Monday, August 24, 2015

Jenkins as a Hadoop Job Scheduler

"Which Way" by oatsy40
Jenkins is a well-known continuous integration server - checking out source code, running unit tests, yada yada yada.  However, because of its simplicity, I've been able to leverage it for a variety of use cases: lately, as a Hadoop Job Scheduler.

The expert panel pick was Oozie.  But whenever I asked those "experts" for their use cases for Oozie, they'd tell me, "Oh, I've never actually used it, just heard that's what you do."  Well, that's just great.  I played around with Oozie by scheduling a simple "echo 123" command. It launched a JVM on all the nodes and never printed the result. At my company not everything we schedule on the Hadoop cluster is a Hadoop job, and certainly not a map-reduce job. We have bash scripts that verify data. We have groovy scripts that poll a database on a different server, and if triggered, then run a Hadoop job. I found Oozie to be cumbersome and limited in features.

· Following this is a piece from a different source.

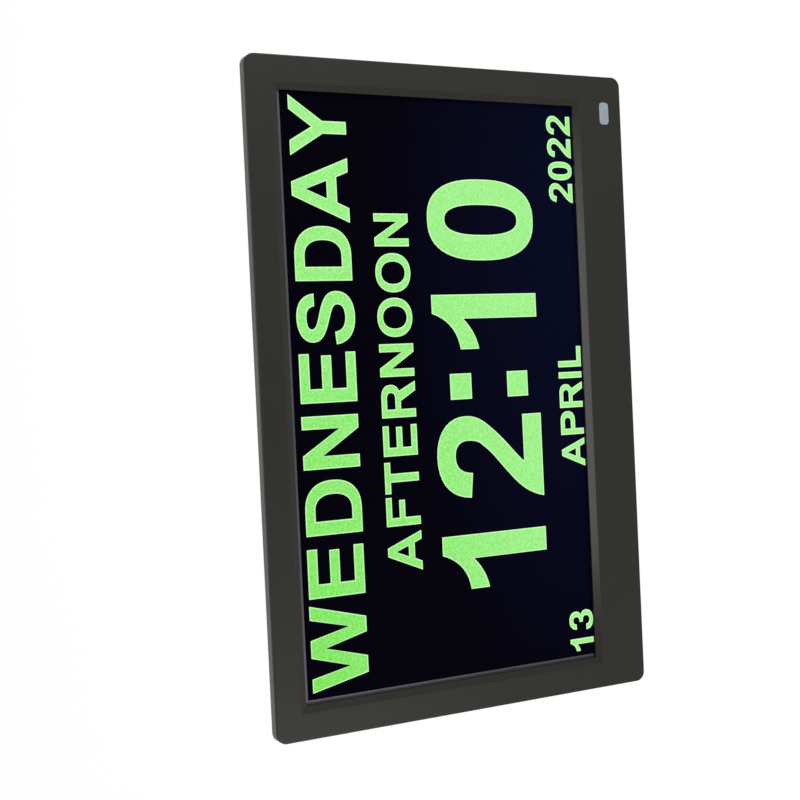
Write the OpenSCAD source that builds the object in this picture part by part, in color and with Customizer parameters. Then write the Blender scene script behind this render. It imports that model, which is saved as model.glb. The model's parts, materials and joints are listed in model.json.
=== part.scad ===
// Day clock: a wide screen in a slim plastic case that leans back on a fold-out leg.
// The case is drawn upright: x across, y from the face (y = 0) to the back, z up from
// the bottom edge (z = 0). leaned() then tips it back and stands it on its feet.

/* [Front bezel] */
// Width of the opening round the screen
opening_w = 225.2; // [215:0.1:240]
// Height of the opening round the screen
opening_h = 129.45; // [124:0.05:140]
// Width of the flat border at the left and right
border_side = 9.7; // [8.6:0.1:14]
// Width of the flat border along the top
border_top = 9.65; // [9.3:0.05:15]
// Width of the flat border along the bottom
border_bottom = 20.5; // [20:0.5:28]
// Width of the sloping edge round the opening
bevel_w = 2.7; // [2:0.1:3.5]
// Depth that the sloping edge falls to
bevel_d = 1.25; // [0.8:0.05:1.5]
// Thickness of the bezel plate
plate_t = 2.0; // [1.9:0.05:2.4]
// Radius of the case's corners, seen from the front
corner_r = 3.8; // [2.5:0.1:5]
// Radius of the rounding round the front edge
edge_r = 0.4; // [0.3:0.1:0.6]
// Depth of the bezel's rim, from the face to the shadow groove
rim_y = 0.8; // [0.7:0.05:1.4]
// Depth of the shadow groove between bezel and cover
groove_d = 0.7; // [0.4:0.1:1]
// Width of the shadow groove
groove_w = 0.5; // [0.3:0.1:0.6]
// Thickness of the tongue that enters the cover
tongue_t = 1.45; // [1.2:0.05:1.6]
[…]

The underground pick was Azkaban, created by LinkedIn. I looked at that and liked the simplicity of job workflows being described as plain text files. I loved the workflow diagrams it provided, giving you a clear picture of the interoperability of multiple jobs.  However, it too was limited in features. In particular, the setting for concurrent builds was an all or nothing setting at the global level.  We wanted the ability to allow a max number of things going on at a time globally, as well as limit certain types of jobs to only one of this or that type of job.

Jenkins is what came to mind, but I felt peer-pressure to try Oozie and Azkaban. Jenkins was not a popular choice for scheduling Hadoop jobs. Did I say not a popular choice? I mean that I heard things like, "Nobody in their right mind would choose Jenkins for this! Isn't Jenkins for continuous integration?!? "... but wait a minute!

Here's what we get with Jenkins:

Ability to run any command
  Not just Hadoop sorts of jobs like java mapreduce, sqoop, pig, or hive, but absolutely anything that can be scripted. You can use the right tool for the job and conditionally launch those parallel Hadoop jobs.

Cron-like scheduling
  Basic, I know. Most tools have this, but Jenkins's is also easy to use.

Email notification
  One neat thing about Jenkins is the plugin ecosystem is very active. There are plugins for templated emails, plugins to fail the build given certain text in the console, send a tweet, send an SMS text message, and so on.

Console log streamed to web UI
  We have a nice history of all the job output from scripts and Hadoop driver output all in one place on Jenkins. We can cap the history at any number of builds or by date.

Some concurrent job support
  Jenkins has a global maximum in the Manage Jenkins administration screen and each job can be set to allow concurrent builds or not.  There is also a plugin to give you finer control over builds. (See Throttle Concurrent Builds Plug-In)

Parameters for ad-hoc runs
  This feature is really handy and I've not found it with other tools. Jenkins has two ways to programmatically kickoff a build: a command line (CLI) and a REST API.  We basically built a job submission UI which launches a Jenkins job underneath, giving us all that history, progress, and console output, not to mention failure notification. (Of course, Jenkins also has a standard way of prompting you for parameters of a build when using the UI directly.)

I recognize there are limitations to what Jenkins can do - it is not an enterprise scheduler. So we may someday outgrow Jenkins and migrate over to an enterprise scheduler. However, it's been a great ride for the past 2 years of getting Hadoop going the way we wanted.  Here are a few of those limitations:

 - No way to setup automatic reruns of failed jobs
 - No cross-system control where a client can streaming feedback to a server to trigger other jobs
 - No dashboard view of jobs that ran at a particular time of day
 - Poor load control; other tools can limit the number of instances of specific kinds of jobs based on capacity
 - We ran Jenkins on our submitting edge node, in the cluster. Depending on your security, you may not have that luxury

Nonetheless, If you are searching for a lightweight way to get more exposure to your Hadoop cluster, I recommend giving Jenkins a shot.


  1. We also ran Jenkins as our Hadoop job scheduler at one of my big clients, it just works. Oozie has such a legacy feel to it.

  2. I've used Jenkins to schedule Hadoop and other jobs in my last 4 ventures; it's the ultimate in down-and-dirty v0 job coordination. I picked up the trick from a team of data scientists at Apple.

  3. Paul, this is a very interesting approach. I like Jenkins too, but I have never tried to use it this way. Great run down of how you used it.

  4. At my last gig, the client was using Hudson to schedule and manage dozens of legacy batch jobs, notifications, and dependencies. I was very surprised at first, but once you think about it, it makes a great scheduler.